Afterward, Melanie took the stage to describe the proud father who waved like a maniac from a balcony in Carnegie Hall the first time she played there. At the end of his life, when he was too ill to talk, she would bring her violin to his bedside and play for hours, letting the melodies speak for them both. The bonds of music were as strong as ever.
In a way, this was Mr. K.’s most enduring lesson — and one he had been teaching us since we were children. Back when we were in high school, Mr. K. had arranged for Melanie and our quartet to play at the funeral of a classmate killed in a horrific car crash. The boy had doted on his little sister, a violinist. We were a reminder of how much he loved to listen to her play.
As the far-flung orchestra members arrived for Mr. K.’s final concert, suddenly we saw her, that little girl, now grown, a professional musician herself. She had never stopped thinking about her brother’s funeral, she told me, and when she heard about this concert, she flew from Denver in the hope that she might find the musicians who played in his honor. For 30 years, she had just wanted the chance to say, “Thank you.”
As did we all.
Joanne Lipman co-wrote a book with Mr.K’s daughter, Melanie Kupchynsky, and it is titled Strings Attached: One Tough Teacher and the Art of Perfection. You can read the first chapter at this link. The book was published in 2013 and available in paperback this year, 2014.
It is not the world I knew. I suspect it is a case of rapid expansion in some areas and a complete failure in the arts, manners, kindness etc. etc. After all we live here in the computer and app age and Fairfield County ?????? ( cannot define that in this post)

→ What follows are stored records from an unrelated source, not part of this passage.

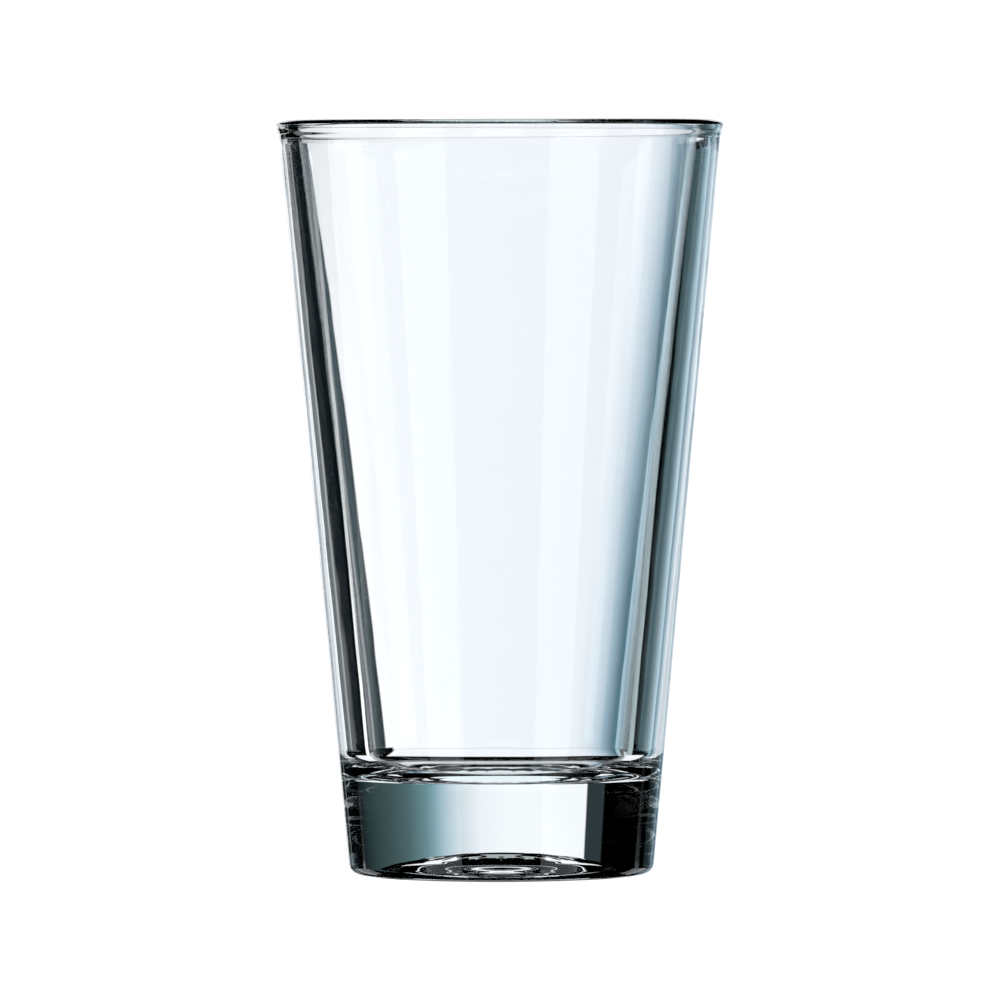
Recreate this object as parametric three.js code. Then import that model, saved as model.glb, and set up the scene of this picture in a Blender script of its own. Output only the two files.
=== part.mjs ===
// A conical pint glass: one pressed tumbler of clear soda-lime glass.
//
// The whole object is a single solid of revolution about +Z. Its origin is the centre of
// the circle that the foot stands on, so the lip is at z = HEIGHT. Lengths are millimetres.

import * as THREE from 'three';

// Outside
const HEIGHT = 150.1;            // from the foot's plane to the top of the lip
const RIM_RADIUS = 44.45;        // widest point, on the outer round of the lip
const CONE_FOOT_RADIUS = 30.22;  // outer cone, carried down to the foot's plane
const OUTER_TAPER = 5.32;        // degrees between the outer cone and the axis
const HEEL_RADIUS = 2.2;         // round between the outer cone and the foot

// Lip and the low bead under it
const LIP_THICKNESS = 4.3;      // across the lip, from its outer round to its inner round
const LIP_ROUND = 0.65;          // round along each edge of the lip
const LIP_SLOPE = 22;            // degrees the crown has fallen by where it meets the outer round
const BEAD_BOTTOM = 146.2;       // height of the bead's lower edge
const BEAD_EDGE = 2.4;           // height over which the wall swells out to the bead's face

// Inside
const INNER_TAPER = 6.5;         // degrees between the inner cone and the axis
const INNER_BOW = 0.3;           // how far the inner wall bows in from that cone at mid height
const BASE_THICKNESS = 19.3;     // from the foot's plane to the inner floor
const CORNER_RADIUS = 6;         // round between the inner floor and the inner cone

// Underside
const PUNT_RADIUS = 20.3;        // mouth of the domed hollow in the foot
const PUNT_DEPTH = 5.8;          // height of its crown above the foot's plane

// Fineness of the mesh
const SEGMENTS = 96;             // flats round the axis
const LIP_ROUND_STEPS = 5;
const LIP_CROWN_STEPS = 5;
const BEAD_STEPS = 6;
const HEEL_STEPS = 5;
const BOW_STEPS = 8;
const CORNER_STEPS = 7;
const PUNT_STEPS = 9;

const degrees = THREE.MathUtils.degToRad;

// Points of an arc in the profile plane, where x is the radius and y is the height.
function arc(centreX, centreY, radius, fromDegrees, toDegrees, steps) {
  const points = [];
  for (let i = 0; i <= steps; i += 1) {
    const angle = degrees(fromDegrees + (toDegrees - fromDegrees) * (i / steps));
    const x = centreX + radius * Math.cos(angle);
    const y = centreY + radius * Math.sin(angle);
    points.push(new THREE.Vector2(x, y));
  }
  return points;
}

// The round that joins a level floor to a cone that opens upwards, from the floor outwards.
// coneRadius is the cone's radius where it would meet the floor.
function floorToCone(coneRadius, floorHeight, taper, radius, steps) {
  const inset = radius / Math.cos(degrees(taper)) - radius * Math.tan(degrees(taper));
  return arc(coneRadius - inset, floorHeight + radius, radius, -90, -taper, steps);
}

// The hollow under the foot: a spherical cap, from its crown down to its mouth.
function puntArc() {
  const sphereRadius = (PUNT_RADIUS ** 2 + PUNT_DEPTH ** 2) / (2 * PUNT_DEPTH);
  const mouthAngle = THREE.MathUtils.radToDeg(Math.asin(PUNT_RADIUS / sphereRadius));
  const points = arc(0, PUNT_DEPTH - sphereRadius, sphereRadius, 90, 90 - mouthAngle, PUNT_STEPS);
  points[0].set(0, PUNT_DEPTH);
  points[PUNT_STEPS].set(PUNT_RADIUS, 0);
  return points;
}

// The lip: a small round on each edge, joined by a low crown whose top is at the inner round.
// It runs from the tangent of the outer cone to the tangent of the inner cone.
function lipArc() {
  const crownTop = RIM_RADIUS - LIP_THICKNESS + LIP_ROUND;
  const crownRadius = LIP_ROUND + (LIP_THICKNESS - 2 * LIP_ROUND) / Math.sin(degrees(LIP_SLOPE));
  const crownY = HEIGHT - crownRadius;
  const outerY = crownY + (crownRadius - LIP_ROUND) * Math.cos(degrees(LIP_SLOPE));
  const outerX = RIM_RADIUS - LIP_ROUND;
  const innerY = HEIGHT - LIP_ROUND;
  const outer = arc(outerX, outerY, LIP_ROUND, -OUTER_TAPER, 90 - LIP_SLOPE, LIP_ROUND_STEPS);
  const crown = arc(crownTop, crownY, crownRadius, 90 - LIP_SLOPE, 90, LIP_CROWN_STEPS);
  const inner = arc(crownTop, innerY, LIP_ROUND, 90, 180 - INNER_TAPER, LIP_ROUND_STEPS);
  return [...outer, ...crown.slice(1), ...inner.slice(1)];
}

// Radius of the outer cone at a height.
function outerCone(height) {
  return CONE_FOOT_RADIUS + height * Math.tan(degrees(OUTER_TAPER));
}

// The bead's lower edge: a soft swelling out of the outer cone to a face parallel to it that
// runs up to the start of the lip.
function beadEdge(lipStart) {
  const proud = lipStart.x - outerCone(lipStart.y);
  const points = [];
  for (let i = 0; i <= BEAD_STEPS; i += 1) {
    const share = i / BEAD_STEPS;
    const height = BEAD_BOTTOM + BEAD_EDGE * share;
    const swelling = proud * (1 - Math.cos(Math.PI * share)) / 2;
    points.push(new THREE.Vector2(outerCone(height) + swelling, height));
  }
  return points;
}

// The inner wall from the lip down to the corner, without its ends: a cone, bowed in a little.
function innerWall(top, bottom) {
  const points = [];
  for (let i = 1; i < BOW_STEPS; i += 1) {
    const share = i / BOW_STEPS;
    const point = top.clone().lerp(bottom, share);
    point.x -= INNER_BOW * 4 * share * (1 - share);
    points.push(point);
  }
  return points;
}

// The closed section of the glass, from the punt's crown, out over the foot, up the wall,
// over the lip and down the inside to the middle of the floor.
function glassProfile() {
  const lip = lipArc();
  const lipStart = lip[0];
  const lipEnd = lip[lip.length - 1];
  const innerFloorRadius = lipEnd.x - (lipEnd.y - BASE_THICKNESS) * Math.tan(degrees(INNER_TAPER));
  const corner = floorToCone(innerFloorRadius, BASE_THICKNESS, INNER_TAPER, CORNER_RADIUS, CORNER_STEPS);
  return [
    ...puntArc(),
    ...floorToCone(CONE_FOOT_RADIUS, 0, OUTER_TAPER, HEEL_RADIUS, HEEL_STEPS),
    ...beadEdge(lipStart),
    ...lip,
    ...innerWall(lipEnd, corner[CORNER_STEPS]),
    ...corner.reverse(),
    new THREE.Vector2(0, BASE_THICKNESS),
  ];
}

function makeTumbler() {
  const geometry = new THREE.LatheGeometry(glassProfile(), SEGMENTS);
  geometry.rotateX(Math.PI / 2);
  const clearGlass = new THREE.MeshStandardMaterial({
    color: 0xe3f0f0,
    roughness: 0.03,
    metalness: 0,
    transparent: true,
    opacity: 0.35,
  });
  const tumbler = new THREE.Mesh(geometry, clearGlass);
  tumbler.name = 'tumbler';
  return tumbler;
}

const pintGlass = new THREE.Group();
pintGlass.add(makeTumbler());

export default pintGlass;
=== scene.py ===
import math

import bpy
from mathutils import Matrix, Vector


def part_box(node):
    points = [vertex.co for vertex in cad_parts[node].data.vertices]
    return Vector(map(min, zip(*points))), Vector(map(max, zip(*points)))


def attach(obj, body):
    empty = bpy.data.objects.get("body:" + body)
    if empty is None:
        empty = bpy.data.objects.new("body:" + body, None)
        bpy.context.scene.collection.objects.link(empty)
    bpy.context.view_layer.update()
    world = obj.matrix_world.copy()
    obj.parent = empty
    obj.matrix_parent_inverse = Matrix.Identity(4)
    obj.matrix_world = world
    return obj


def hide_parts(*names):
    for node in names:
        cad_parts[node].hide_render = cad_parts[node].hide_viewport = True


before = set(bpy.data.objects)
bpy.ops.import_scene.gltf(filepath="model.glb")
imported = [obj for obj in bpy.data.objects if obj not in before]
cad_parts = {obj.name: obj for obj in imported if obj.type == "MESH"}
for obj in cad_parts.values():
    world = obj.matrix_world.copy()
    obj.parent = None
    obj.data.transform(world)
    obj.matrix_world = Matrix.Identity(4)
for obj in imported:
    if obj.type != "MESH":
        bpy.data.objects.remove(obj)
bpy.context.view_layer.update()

MM = 0.001

# ---------------------------------------------------------------- dimensions of the glass
# The lengths here are millimetres. The height and the rim come from the CAD solid's box.
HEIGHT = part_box("tumbler")[1].z / MM
RIM_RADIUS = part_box("tumbler")[1].x / MM
CONE_FOOT_RADIUS = 30.22
OUTER_TAPER = math.radians(5.32)
HEEL_RADIUS = 2.2
LIP_THICKNESS = 4.3
LIP_ROUND = 0.65
LIP_SLOPE = math.radians(22)
BEAD_BOTTOM = 146.2
BEAD_EDGE = 2.4
INNER_TAPER = math.radians(6.5)
INNER_BOW = 0.3
BASE_THICKNESS = 19.3
CORNER_RADIUS = 6.0
PUNT_RADIUS = 20.3
PUNT_DEPTH = 5.8
PLUNGER_OFFSET = 0.3    # the inner surface is pressed a little to one side of the outer one
PLUNGER_BLEND = 4.0     # depth under the lip at which it is fully to one side
STUD_RING = 9.5         # radius of the ring of small studs in the punt
STUD_WIDTH = 2.0
STUD_COUNT = 20
STUD_HEIGHT = 0.12
GROOVES = (5.0, 14.0, 17.5)     # radii of the shallow grooves in the punt
GROOVE_WIDTH = 1.8
GROOVE_DEPTH = 0.06

SEGMENTS = 256          # facets round the axis
ROW_SPACING = 1.5       # largest step between rings of vertices along the section
RELIEF_SPACING = 0.4    # the same in the punt, whose relief is finer
ARC_STEP = math.radians(5)
FEWEST_ARC_STEPS = 3
BEAD_STEPS = 12
ON_AXIS = 1e-6          # a ring with a smaller radius than this is a single vertex


# ---------------------------------------------------------------- section of the glass
def arc(centre, radius, start, end, spacing=ROW_SPACING):
    """Points of an arc in the section plane (radius, height), with its ends."""
    turn = abs(end - start)
    steps = max(FEWEST_ARC_STEPS, math.ceil(turn / ARC_STEP), math.ceil(turn * radius / spacing))
    angles = [start + (end - start) * i / steps for i in range(steps + 1)]
    return [(centre[0] + radius * math.cos(a), centre[1] + radius * math.sin(a)) for a in angles]


def floor_to_cone(cone_radius, height, taper, radius):
    """The round between a level floor and a cone that opens upwards, from the floor outwards."""
    inset = radius / math.cos(taper) - radius * math.tan(taper)
    return arc((cone_radius - inset, height + radius), radius, -math.pi / 2, -taper)


def punt_section():
    """The domed hollow under the foot, from its crown to its mouth."""
    sphere = (PUNT_RADIUS ** 2 + PUNT_DEPTH ** 2) / (2 * PUNT_DEPTH)
    mouth = math.pi / 2 - math.asin(PUNT_RADIUS / sphere)
    return arc((0, PUNT_DEPTH - sphere), sphere, math.pi / 2, mouth, RELIEF_SPACING)


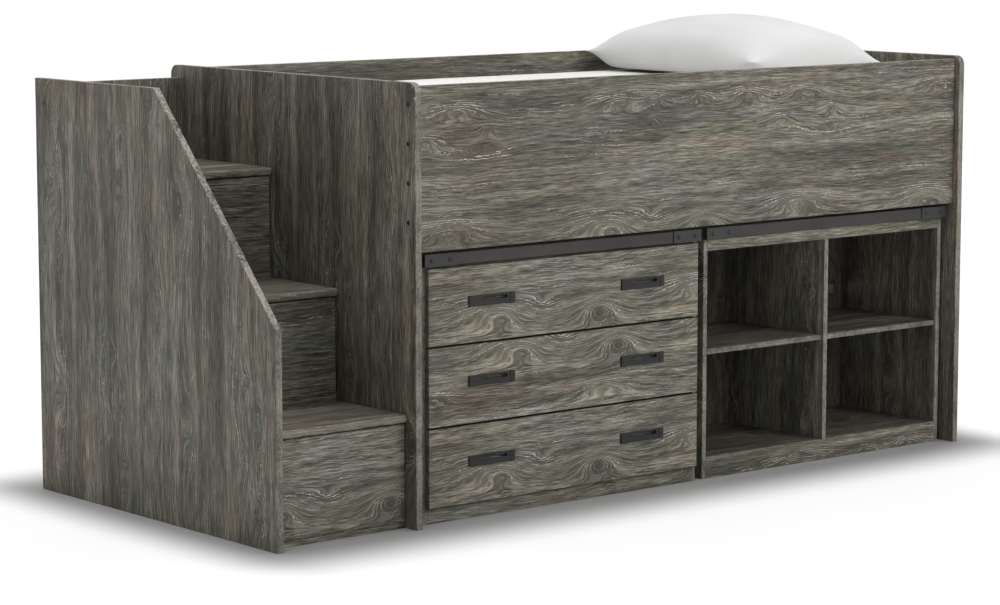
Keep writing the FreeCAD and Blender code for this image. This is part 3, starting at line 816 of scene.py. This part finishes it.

It’s a culture of the fragile ego and high self esteem, Diane. Teachers often walk on eggshells because it might upset the student to learn he/she played a note wrong or is off tempo. And the parent gets involved. Pampering them is a great disservice to the student because eventually she grows up and must live in a world where failure is inevitable and life is not easy. This concert was in Stamford at a private school.